Shortly before his release, Troufanov was told a deal had been reached, but he didn’t want to raise his hopes only to have them crushed. A month before he was released, he was moved to an apartment in Khan Yunis. He was extremely thin and dirty.
“Suddenly they started giving me three meals a day and sneakers a few times a day,” said Troufanov. That was a sign that maybe, indeed, there was a chance he would be sent back home.
Hamas and Islamic Jihad often try to fatten up their hostages so they won’t look emaciated.
On Feb. 15, he crossed the border and was greeted by his mother, grandmother and Sapir. That’s when he learned that his father had not survived. “It was emotionally difficult — there was no maybe, no uncertainty, it was definite: my father had died,” he said. The reunion with his family and Sapir was captured by cameras and brought many to tears.
“Coming back to freedom after a long period in captivity is a complex process. You carry certain habits of being a prisoner, and it takes time to adjust to freedom,” Troufanov said. “Suddenly you’re a recognized person — not something I had expected. You have to figure out how to handle that, what to do with this new identity. It’s a personal process: trying to understand what your purpose is now.”
One thing he and Sapir didn’t expect was that they would fall in love with each other again. They spent the first night talking until dawn, and the experience bonded them forever. They suddenly rediscovered each other. In July, five months after his release, he proposed. Sapir said yes, and the couple is planning a March 2026 wedding.
In August, Troufanov had surgery to repair the damage in his leg. The bones had fused badly, making it shorter than the other leg. It will take months to heal. When I met them, Troufanov was using crutches and hopping on his right foot. He hopes it will heal properly.
The couple had arrived in the U.S. for speaking engagements, traveling east from the West Coast. The experience in captivity had made them reconsider what they want to do with their lives. Cohen earned a degree in software engineering and studied for four and a half years at a college in Karmiel, but she hasn’t returned to working in the field.
“The truth is, my priorities changed,” she said. “I realized software engineering wasn’t what interested me and it frustrated me to think that’s what I’d do. It took me a long time to get my degree, so I was afraid to start over.
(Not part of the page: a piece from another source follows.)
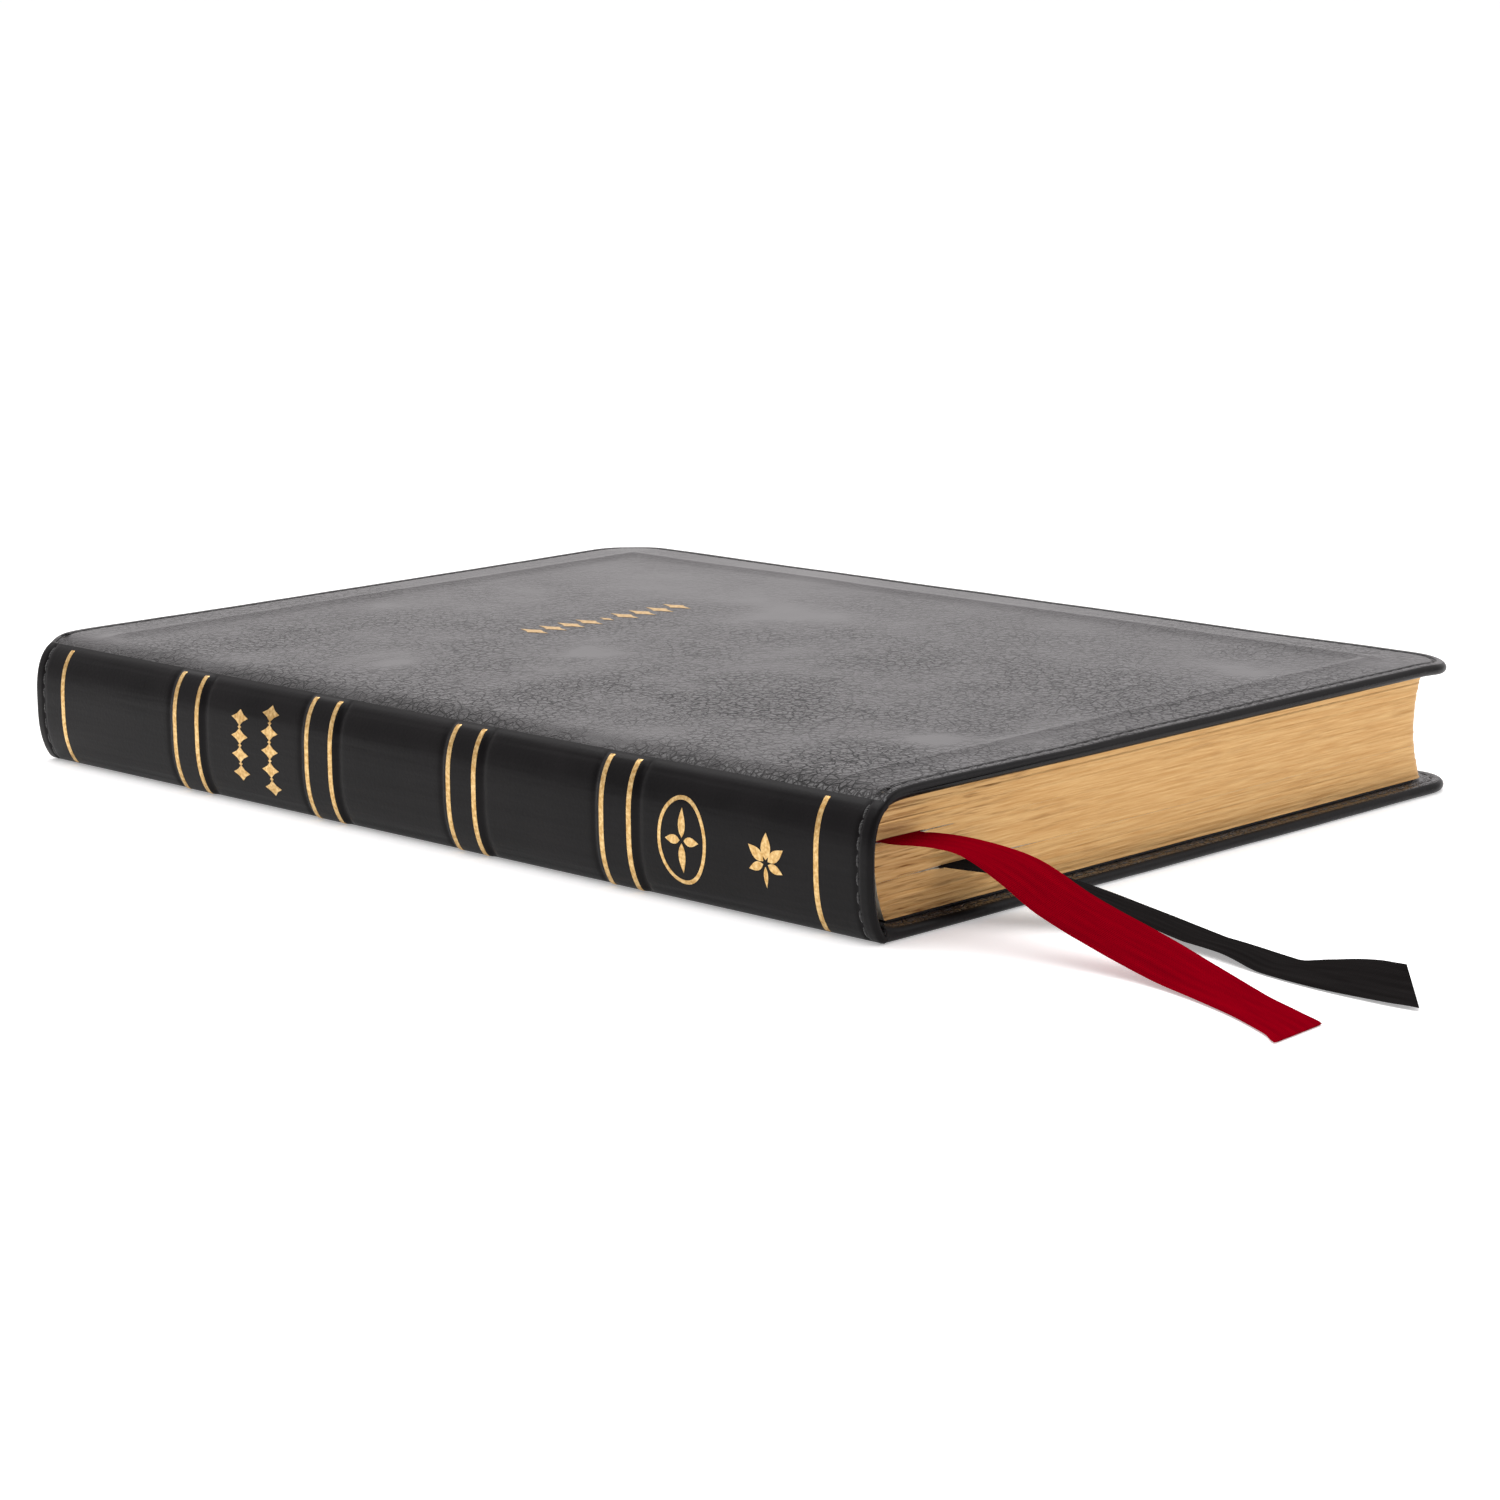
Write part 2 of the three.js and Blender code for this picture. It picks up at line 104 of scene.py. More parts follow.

Before I didn’t have the courage to make a change, but after I came back, I returned braver than I was before. I’m not going to follow a path that doesn’t suit me. I don’t yet have a set plan, but I think my next steps will involve people more than computers. I’m looking for something meaningful.”
“I have a desire to connect people to Israel,” said Troufanov about his future plans. “It was important for the terrorists to tell me repeatedly that I shouldn’t return to live in Israel, and they hinted that maybe I should go to Russia. They don’t want us in Israel.”
That’s why, he said, he wants to encourage Jews in the Diaspora to buy a home there.
Troufanov is collaborating with RHF (Roots Heritage Future), which specializes in curating and developing unique properties for clients. He is still figuring out his long-term plans, but for now, he is concentrating on healing and his future with Sapir.
They both observe Shabbat now, a promise Sapir made while lying under the bed.
“We hope to build a home in Israel and have as many children as possible, especially daughters,” said Troufanov. “It feels like victory. We’ve been through something difficult, and we choose to grow and move forward, focusing on the future rather than letting it destroy us.”